E há outros dois super-vilões clássicos do Batman presentes no filme. Colin Farrell está soterrado de maquiagem e irreconhecível como o Pinguim, um gângster clássico e que tem a intenção de comandar o crime organizado da cidade. E há Selina, a Mulher-Gato, vivida com beleza e naturalidade por Zoë Kravitz. Ela, além de tudo, é também o mais próximo de um interesse amoroso de Batman, por mais que o aspecto sempre depressivo do herói o deixe para baixo para se animar para relações amorosas – para tristeza de Alfred (Andy Serkis), que vê no suposto interesse de Wayne por Selina um bom sinal. Talvez o momento mais animador do casal seja na cena em que Batman consegue ver pelos olhos de Selina, através de uma câmera instalada em lentes de contato nos olhos dela. Os dois trabalham juntos para encontrar uma amiga (e também amante?) de Selina, raptada pela máfia.

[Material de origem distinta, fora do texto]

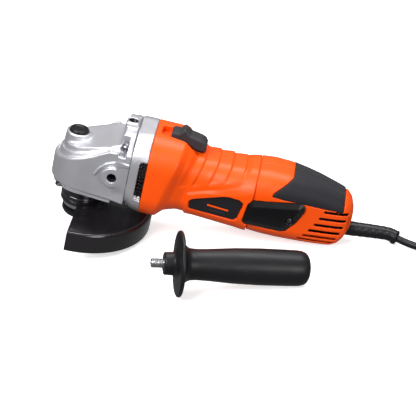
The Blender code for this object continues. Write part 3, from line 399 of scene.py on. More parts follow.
def sweep(name, points, radii, sides=28, place=None, sharp=40):
    """A closed tube along points, whose radius is given at each; a repeated point makes a step."""
    rows, verts = [], []
    tangents = []
    for k, p in enumerate(points):
        ahead = next((q for q in points[k + 1:] if (q - p).length > 1e-9), None)
        behind = next((q for q in points[:k][::-1] if (q - p).length > 1e-9), None)
        way = (ahead or p) - (behind or p)
        tangents.append(way.normalized())
    side = tangents[0].orthogonal().normalized()
    for p, way, r in zip(points, tangents, radii):
        side = (side - way * side.dot(way)).normalized()
        other = way.cross(side)
        rows.append(range(len(verts), len(verts) + sides))
        for k in range(sides):
            a = 2 * math.pi * k / sides
            verts.append(p + r * (side * math.cos(a) + other * math.sin(a)))
    faces = [rows[0][::-1], rows[-1]]
    for low, high in zip(rows, rows[1:]):
        for k in range(sides):
            n = (k + 1) % sides
            faces.append((low[k], low[n], high[n], high[k]))
    return mesh_piece(name, verts, faces, Matrix.Identity(4) if place is None else place,
                      sharp=sharp)


# ---------------------------------------------------------------- distance fields

def union(a, b, radius=0.0):
    """The nearer of two solids, with a fillet of about that radius where they meet."""
    if radius <= 0:
        return np.minimum(a, b)
    share = np.clip(0.5 + 0.5 * (b - a) / radius, 0.0, 1.0)
    return b * (1 - share) + a * share - radius * share * (1 - share)


def common(a, b, radius=0.0):
    return -union(-a, -b, radius)


def without(a, b, radius=0.0):
    return -union(-a, b, radius)


def ramp(value, low, high):
    """0 below low, 1 above high and smooth between."""
    t = np.clip((value - low) / (high - low), 0.0, 1.0)
    return t * t * (3 - 2 * t)


def box_field(x, y, z, low, high, radius=0.0):
    gaps = []
    for value, a, b in zip((x, y, z), low, high):
        gaps.append(np.abs(value - (a + b) / 2) - (b - a) / 2 + radius)
    outside = np.sqrt(sum(np.maximum(g, 0.0) ** 2 for g in gaps))
    inside = np.minimum(np.maximum(np.maximum(gaps[0], gaps[1]), gaps[2]), 0.0)
    return outside + inside - radius


def corner_field(a, b, radius):
    """A rounded corner, from the distances a and b past the middles of its two roundings."""
    return np.hypot(np.maximum(a, 0), np.maximum(b, 0)) + np.minimum(np.maximum(a, b), 0) - radius


def rod_field(across, other, along, radius, low, high, edge=0.0):
    """A cylinder: across and other are measured from its axis, along runs down it."""
    a = np.hypot(across, other) - radius + edge
    b = np.abs(along - (low + high) / 2) - (high - low) / 2 + edge
    return corner_field(a, b, edge)


def carved(body, *cuts, radius=0.0):
    """The solid with each of the others taken away in turn."""
    for cut in cuts:
        body = without(body, cut, radius)
    return body


def outline_field(u, v, outline):
    """Distance to a closed outline of (u, v) points, negative inside it."""
    nearest = None
    sign = 1.0
    for (ax, ay), (bx, by) in zip(outline, outline[1:] + outline[:1]):
        ex, ey = bx - ax, by - ay
        wx, wy = u - ax, v - ay
        t = np.clip((wx * ex + wy * ey) / (ex * ex + ey * ey), 0.0, 1.0)
        d = (wx - ex * t) ** 2 + (wy - ey * t) ** 2
        nearest = d if nearest is None else np.minimum(nearest, d)
        above, below, left = v >= ay, v < by, ex * wy > ey * wx
        flip = (above & below & left) | (~above & ~below & ~left)
        sign = np.where(flip, -sign, sign)
    return sign * np.sqrt(nearest)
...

Diria que BATMAN é um filme que cresce com o passar do tempo na memória afetiva, cresce ao pensarmos nele como obra cheia de coragem para abraçar o novo. Ao mesmo tempo, em um instante em que o mundo vive sob ameaça de uma nova guerra mundial, essa revisitação do clima pesado dos anos 1940 pode ser um sinal de que há um artista – e os artistas costumam funcionar como antenas – percebendo, ainda que inconscientemente, que há algo diferente no ar.

+ DOIS FILMES

OS MORTOS ESTÃO VIVOS! (L'Etrusco Uccide Ancora)

Confesso que meu interesse por este OS MORTOS ESTÃO VIVOS! (1972), de Armando Crispino, assim que peguei o box Giallo Vol. 11 se deu pela possibilidade de se tratar de um giallo com elementos sobrenaturais, talvez até mesmo com mortos-vivos, como dá a entender o cartaz americano, que parece que queria mesmo vender gato por lebre em sessões duplas que apresentavam filmes menores como este com outros um pouco mais conhecidos ou melhor produzidos. Ainda assim, por mais que eu tenha retomado a apreciação após meia hora, já que estava achando a trama meio confusa, gostei na retomada. Trata-se de um dos poucos gialli que vi em que a maior parte da trama se passa durante o dia. Há uma valorização da luz natural e da geografia do lugar (pequenas cidades italianas foram usadas como locação). Mas é sim um autêntico giallo, com assassino misterioso, novas vítimas surgindo ao longo da trama e aquela coisa de tentarmos adivinhar o responsável pelas mortes (eu adivinhei rapidinho). Das boas cenas, a que mais me agradou, e que achei brilhantemente dirigida, foi a da perseguição de carros em ruas muito estreitas. O detalhe é que o carro do protagonista (o americano Alex Cord) é um fusquinha todo batido, sujo e velho. Quanto à trama, ela segue a tradição de apresentar assassinos com complexos de Édipo. E do ponto de vista da exploração sexual, há apenas uma cena de nudez, com uma loira belíssima, Christiane Von Blank, que apareceria em um filme de Jesús Franco no ano seguinte.

CRIATURAS DA NOITE (Don't Be Afraid of the Dark)

Antes de falar um pouco de CRIATURAS DA NOITE (1973), de John Newland, quero deixar registrada a ótima qualidade de imagem deste telefilme na cópia da Versátil. Está tão boa a restauração que não parece nem filme para televisão antigo e as cores estão tão vivas que nem parece DVD. No mais, trata-se de um pequeno clássico que até já teve uma refilmagem em 2010 estrelada por Katie Holmes, que aqui ganhou o título de NÃO TENHA MEDO DO ESCURO. Este horror dos anos 1970 é mais arriscado ao mostrar as criaturas que atormentam e matam os moradores da casa, já que os efeitos técnicos do filme não são tão bons. Mas a atmosfera é tão bem administrada que isso pode ser relevado. Na trama, um casal compra uma casa velha, faz a reforma, mas depois eles veem que ali moram criaturas pequenas e muito perigosas, que passam a atormentar a mulher - é clichê sempre ter alguém que sofre e outras pessoas que não acreditam nela, mas é um clichê que até hoje é usado e funciona bem. Filme presente no box Obras-Primas do Terror 16.